There's no one magic formula when it comes to assessing companies and making investment decisions. Hardly a revelation but a concept which accounts for the huge variety of funds on offer, the numerous strategies employed and crucially, the degrees of success (or lack of) achieved. In this article Luke Newman, manager of the F&C Special Situations Fund offers an insight into the potential of focusing on ‘real' assets.
Cash is king
At F&C Investments we have a range of UK equity funds all looking to harness the potential of UK stock market in different ways. One thing we share however is a common way of analysing and assessing companies. In very simple terms we look at cashflow within a business focusing in particular on returns a company can make on cash it reinvests. We believe this approach offers a true insight into the current performance of a company and from there is an effective way of assessing its likely fortunes in the future. This analysis then indicates whether the share is attractive from an investment perspective given its current price. We also look closely at a company’s balance sheet as real investment opportunities can be uncovered.
Our obsession with the balance sheet has proven positive in 2006 not least through the targeting of firms where hidden value is overlooked. Nowhere has this been more identifiable than companies boasting significant property assets and crucially, the potential to realise value through the sale of land and buildings to alternative users.
Increased hunger for property investment and its inherent characteristics means that companies with ‘real’ assets have, in many cases, seen significant appreciation in their value. The opportunity for us as investors lies in the fact that values are often understated on balance sheets – typically property assets are valued irregularly and their stated value often belies their real worth. Identifying such anomalies takes time and effort, but numerous examples of companies disposing of assets at a significant premium to ‘book value’, not to mention the high incidence of M&A driven fundamentally acquiring firms looking for ‘real’ assets signals that there are gains to be had for the canny investor.
Forecourt for sale
Two areas geared into this theme have been the auto distributors and pub operators, and by selectively building exposure to both we’ve been able to benefit from structural changes in the way each industry is structured and firms within them operate.
Many firms in the pubs industry for example have been looking to realise the worth of their property assets, either selling properties for conversion to alternative uses, often residential, or foregoing freehold rights in order to generate cash to reinvest elsewhere in the business. Indeed, in an industry rife with consolidation those with attractive assets often find themselves subject of approaches – Greene King’s acquisition of Hardys & Hanson, was partly triggered by the tempting nature of the latter’s property assets.

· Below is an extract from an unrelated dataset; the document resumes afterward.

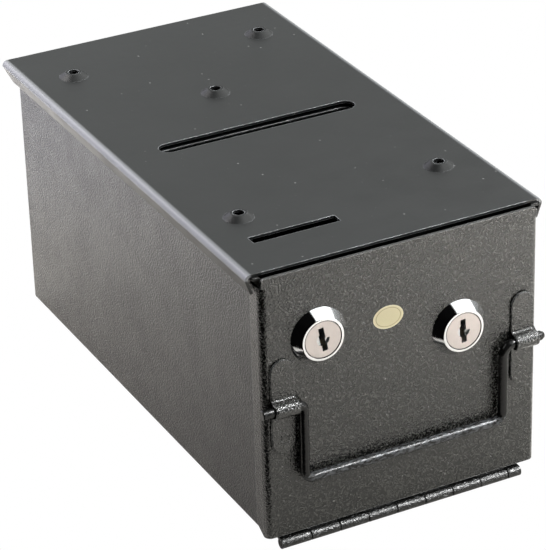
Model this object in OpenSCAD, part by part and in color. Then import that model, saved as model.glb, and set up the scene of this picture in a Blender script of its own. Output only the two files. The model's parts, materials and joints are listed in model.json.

The auto distributors are another area typically characterised by ‘real’ attractive assets, and one where fundamental changes mean firms are increasingly keen to unlock their latent value. Recent European Union regulations have improved the position of car distributors relative to the manufacturers, meaning that there is less emphasis on them owning their own property assets. In turn many firms have looked to expand through acquisition and a strategy of identifying those ripe for consolidation has proven to be a profitable strategy in recent months. We held Pendragon who bought Reg Vardy and hold European Motor Holdings (which recently became subject of a bid).
Real long-term potential
Whilst we don’t foresee these trends carrying on indefinitely we do expect an appreciation of ‘real’ assets to remain an important element of successful investing. One area of interest is the roll out of REIT legislation in the UK, particularly if firms with significant property assets are able to organise themselves into distinct operational and property companies – further increasing their strategic options. This will not be a fast process but it is clear from our recent meetings with management within the pub and car retailing industry that a number of companies are monitoring the situation very closely.